The Atlantic:
Kathy Gilsinan is a staff writer at The Atlantic, covering national security and global affairs.
The horrifying numbers are still trickling in: Anywhere from 200 to more than 1,000 people dead. Seven thousand people in prison. The full human cost of Iran’s recent crackdown on protests that started last month is only now coming into focus, as the demonstrations taper off and more details come out of an opaque country where authorities shut down the internet during some of the worst violence. And suddenly, the Trump administration spoke out on human rights.

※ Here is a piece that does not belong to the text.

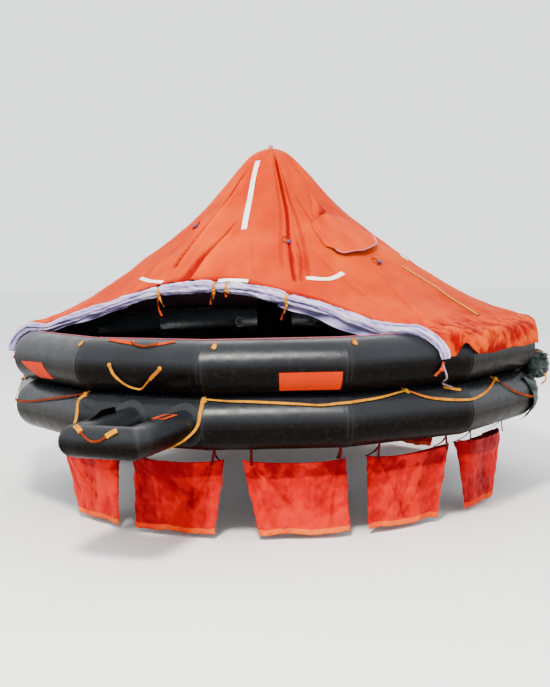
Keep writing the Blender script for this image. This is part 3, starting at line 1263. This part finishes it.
def hidden_fittings():
    """Valves and tow plates with rings, which the photograph doesn't show."""
    for number, (at, turn, tube_z) in enumerate(((120.0, 18.0, LOW_Z), (-112.0, 18.0, LOW_Z), (-84.0, -8.0, HIGH_Z),
                                                 (158.0, -30.0, HIGH_Z))):
        spot, normal = on_tube(tube_z, at, turn, 0.0)
        disc(f"valve_{number + 1}", spot, normal, 0.034, 0.010, COLUMN_RUBBER)
        disc(f"valve_cap_{number + 1}", spot + normal * 0.008, normal, 0.020, 0.014, BLACK_CAP)
    for number, at in enumerate((PHASE + 6 * SIDE_STEP, PHASE + 8 * SIDE_STEP)):
        low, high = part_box(f"tow_patch_{number + 1}")
        middle = (Vector(low) + Vector(high)) / 2
        out = direction(at)
        tab = [middle + out * 0.006 + Vector((0, 0, dz)) for dz in (0.045, 0.02, 0.0, -0.02, -0.045)]
        ribbon(f"tow_tab_{number + 1}", tab, [out] * 5, 0.040, ORANGE_TAPE, 0.004)
        ring = [middle + out * (0.012 + 0.006 * math.cos(t)) + tangent(at) * 0.026 * math.sin(t)
                + Vector((0, 0, 0.026 * math.cos(t) - 0.012)) for t in [2 * math.pi * k / 24 for k in range(24)]]
        round_line(f"tow_ring_{number + 1}", ring, 0.0045, STEEL, 8, closed=True)


def ladder():
    """The webbing ladder at the rear, which hangs from the upper tube's crown."""
    low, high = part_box("rear_ladder")
    out = direction(LADDER_AT)
    half = 0.18
    crown = CROWN + 0.004

    def swing(z):
        return 0.006 * math.sin(9 * z)

    for side in (-1, 1):
        levels = [lerp(high[2], low[2] + 0.02, i / 30) for i in range(31)]
        line = [place(LADDER_AT, crown, z, side * half + swing(z)) for z in levels]
        ribbon(f"ladder_side_{'left' if side < 0 else 'right'}", line, [out] * 31, 0.040, AMBER, 0.004,
               ("rear_ladder",) if side > 0 else ())
    for number in range(5):
        z = lerp(low[2] + 0.03, HIGH_Z + 0.02, number / 4)
        line = [place(LADDER_AT, crown + 0.003, z - 0.012 * (1 - u * u), u * (half + 0.01) + swing(z))
                for u in [i / 8 - 1 for i in range(17)]]
        ribbon(f"ladder_rung_{number + 1}", line, [out] * 17, 0.040, AMBER if number % 2 else ORANGE_TAPE,
               0.006)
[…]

Secretary of State Mike Pompeo said today that the United States is “proud to be the world’s leading advocate on human rights,” shortly before his administration put financial penalties on a number of individual human-rights abusers, including officials in South Sudan, Slovakia, and Saudi Arabia. But when it comes to condemning entire governments, he has put particular emphasis on Iran. “This administration has taken a completely opposite view of the important political protests, the freedom-seeking, the freedom-loving people of Iran, than President Obama and his administration did,” Pompeo said in one interview, referring to Obama’s reluctance to speak out in support of Iran’s Green Movement protesters in 2009. “These people are simply asking for a basic set of freedoms, and the Iranian leadership—that regime should change in a way that reflects the desires of their own people,” he said in another one.
As part of a foreign policy that Pompeo has described as one of “realism and restraint”—which recognizes that the U.S. cannot remake other societies in its own image—this administration has been selective about where it seizes on the suffering of the masses. America always aims to support regimes it sees as friendly and weaken the unfriendly ones; Trump’s is by no means the only administration to criticize enemies more vigorously than allies when it comes to human rights. In Iran’s case, the administration has found that condemning violence and suffering and pushing for human rights can also serve a much bigger agenda.
“Allies should be treated differently—and better—than adversaries,” one top State Department official explained in a memo early in the Trump administration, noting that maintaining good relations with allies such as Saudi Arabia entailed “difficult tradeoffs” with regard to human rights. Trump would later veto a bill requiring him to cut off military support to Saudi Arabia’s disastrous air campaign in Yemen, which has contributed to the worst humanitarian catastrophe in the world, in order to avoid antagonizing an ally.
But Iran is no ally. The administration has waged a campaign of “maximum pressure” against the Iranian regime that has helped devastate the country’s economy. The protesters’ revolt—over gas-subsidy cuts imposed by a financially desperate regime—has created another source of pressure, this one from within the country. “We should consider human rights as an important issue in regard to US relations with China, Russia, North Korea, and Iran,” the official wrote, not just out of moral concern, but because “pressing those regimes on human rights is one way to impose costs, apply counter-pressure, and regain the initiative from them strategically.”